I can hear the protests now. Forms of argument themselves are artifacts of oppressive systems designed to keep alternative perspectives out of the discourse. To insist on a critique rooted in data is to miss the point of the argument and, so, to be trapped in it, rather than gaining understanding that can lead to societal transformation.

Among the many reasons the professoriate isn’t for me, is thinking like that. Call me a fan of old dead white guys, but Lévi Straus, Durkheim, Weber and Veblen, among others, supported their assertions with observable facts. Daniel Patrick Moynihan actually took his ideas to the public policy and then electoral marketplaces. By comparison, my friends from the Frankfurt school,  and the other giants of critical theory–Derrida, Marcuse, Gramsci, Lacan, and so forth–have influenced, well, …. the academy.

Noam Chomsky, leading critic of neoliberalism
(honestly, I learn more from his work in linguistics)

Despite how that sounds, I’m not complaining. Winners get to set the rules for their own sandbox. I’ve always preferred to play around the edges of the big game. I’d rather try to influence the world as I find it rather than cogitate about a world that might be. That’s my choice and I accept what comes with it.

I get the distinct sense that Culkin and Co. see no reason to accept that acceptance as legitimate. In part, that’s because his entire critique is not about Trump, but about a neo-liberal order that he believes would inevitably throw up a Trump-like character.

There’s no better way to demonstrate this book’s myriad problems than to let the author speak for himself:

“Today, however, that perception of labor has definitely changed. Because labor has become ever more specialized and fragmented in today’s postindustrial economy, the worker more and more considers his job to be the most important part of his life: work has become ideologically reconstituted in the postindustrial economy as the signature place where one’s emotional, creative, and intellectual potentials can be fully put to use.” p. 24

It’s a beautiful thing, isn’t it?

Just two sentences long, but one of them has 56 words.

Run it through MS Word‘s scoring system and you’ll find it described as Ph.D.-level writing (Flesch-Kincaid grade level: 19.9)  that could reasonably be described as dense or difficult (Flesch reading ease score: 9.8 out of 100). This is a book designed to make a certain kind of reader feel good about their ability to make sense of it at all.

There’s a way to make an argument using data. There’s even a how-to book.

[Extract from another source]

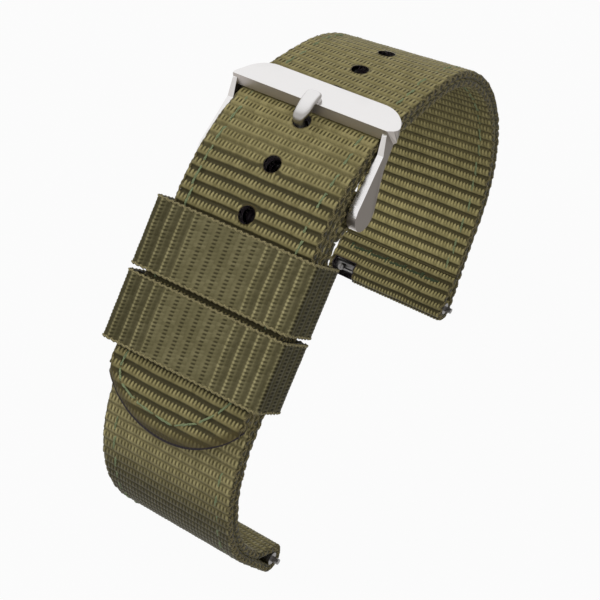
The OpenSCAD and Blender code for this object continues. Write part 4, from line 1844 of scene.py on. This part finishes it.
@dataclass
class LongStrap:
    """The long strap with its holes, tail, back lug fold and stitching.

    The tip's needle holes are places across the strap and path distances. The strap's right side
    is twisted outwards between two path distances, over a length at each end.
    """

    profile: Profile
    rib_pitch: float = 1.54
    outer_crest: float = 1.55
    inner_crest_s: float = 120.2
    hole_r: float = 1.1
    twist: float = 1.0
    twist_from: tuple[float, float] = (76.0, 16.0)
    twist_to: tuple[float, float] = (127.0, 14.0)
    worn_top: Triple = (82.0, 19.0, 0.9)
    worn_bar: Triple = (64.4, 2.6, 0.6)
    worn_inner: Triple = (90.0, 22.0, 0.3)
    edge_start_s: float = 36.6
    lug_rows: tuple[float, float] = (3.3, 5.1)
    lug_thread_r: float = 0.24
    tip_needles: tuple[tuple[float, float], ...] = (
        (-8.1, 34.6), (-7.4, 32.8), (-4.6, 31.75), (-1.6, 31.1), (1.3, 31.15), (4.1, 32.6), (6.2, 34.9),
    )

    def __post_init__(self) -> None:
        """Lays out the strap's trails."""
        profile = self.profile
        p = self.path = profile.path
        self.needles = [(s - p.tail_s, x) for x, s in self.tip_needles]
        self.outer = profile.trail(
            profile.run(p.tail_s, p.end_s, p.long_out),
            profile.fold(p.end_s, p.long_out, p.long_in, Side.BEFORE),
        )
        self.inner = profile.trail(inward(profile.run(p.tail_s, p.end_s - p.fold_taper, p.long_in)))
        for trail, place, way in ((self.outer, self.outer_t, 1), (self.inner, self.inner_t, -1)):
            first, last = place(self.twist_from[0]), place(self.twist_to[0])
            rise = smooth((trail.t - first) / self.twist_from[1])
            fall = smooth((last - trail.t) / self.twist_to[1])
            trail.lean = way * self.twist / (2 * HALF_W) * (rise * fall)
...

It is also utter nonsense. What it does is distract the reader from noticing that it’s an airy construct, built of assertion piled atop assertion with nary a corner- or keystone in sight. In advertising, one way to review draft copy is to read it and then ask of the claims, “Says who?” Sometimes that’s obvious (4 out of 5 dentists), sometimes not. But who says the perception of labor has changed? And how? And by how much? “Definitely” is not a quantity.

That’s only the first sentence. The second sentence, like the rest of the book, fares no better. Culkin dollops in an appropriate buzzword every now and then–post-industrial, seen above, is a favorite–to remind you that his is an analysis worthy of the time you are investing in consuming it. But, like Oakland, there is no there there.

All of this is tarted up in the trappings of scholarship, which bear their own mention. Bibliography? Check, although almost all of the works cited hail from publishers well-known for an orientation towards leftist critical theory. I was once told dismissal of the other side is effective, if not especially fair. Completely ignoring it works even better.

Those footnotes? Amazingly, they mostly hail from the first 50 pages, certainly never more than 100, of the works cited. That’s an old trick I’ve mentioned before and you might apply it to me, pulling a quote from page 24. But the book only has 65 pages of text, so I was in a third of the way or more.  It reeks of cherry-picking and skimming, not reading.

Brian Francis Culkin
Despite this audition to join the neo-Frankfurt school, he’s most often labeled a filmmaker.

None of this would matter if a plausible explanation of Trump as a phenomenon was put forth. But it isn’t. Here, Trump is merely a canvas for a different critique. Nobody’s really offered a great explanation of Trumpism. Both liberal and conservative critiques seem, to me, to dodge the simmering, now boiling over, anger that lies at the heart of this moment. Culkin would blame neo-liberalism, a label applied retroactively and of little practical use in addressing the matter at hand.

Is there no redeeming value in the time I spent on this work? Only in the most unintended way. Perhaps the most delicious irony of all is that the footnotes and bibliography skew toward the Kindle editions of the publications.

How neo-liberal to be wrapped in a cocoon, built by an MNC sometimes accused of pursuing world domination.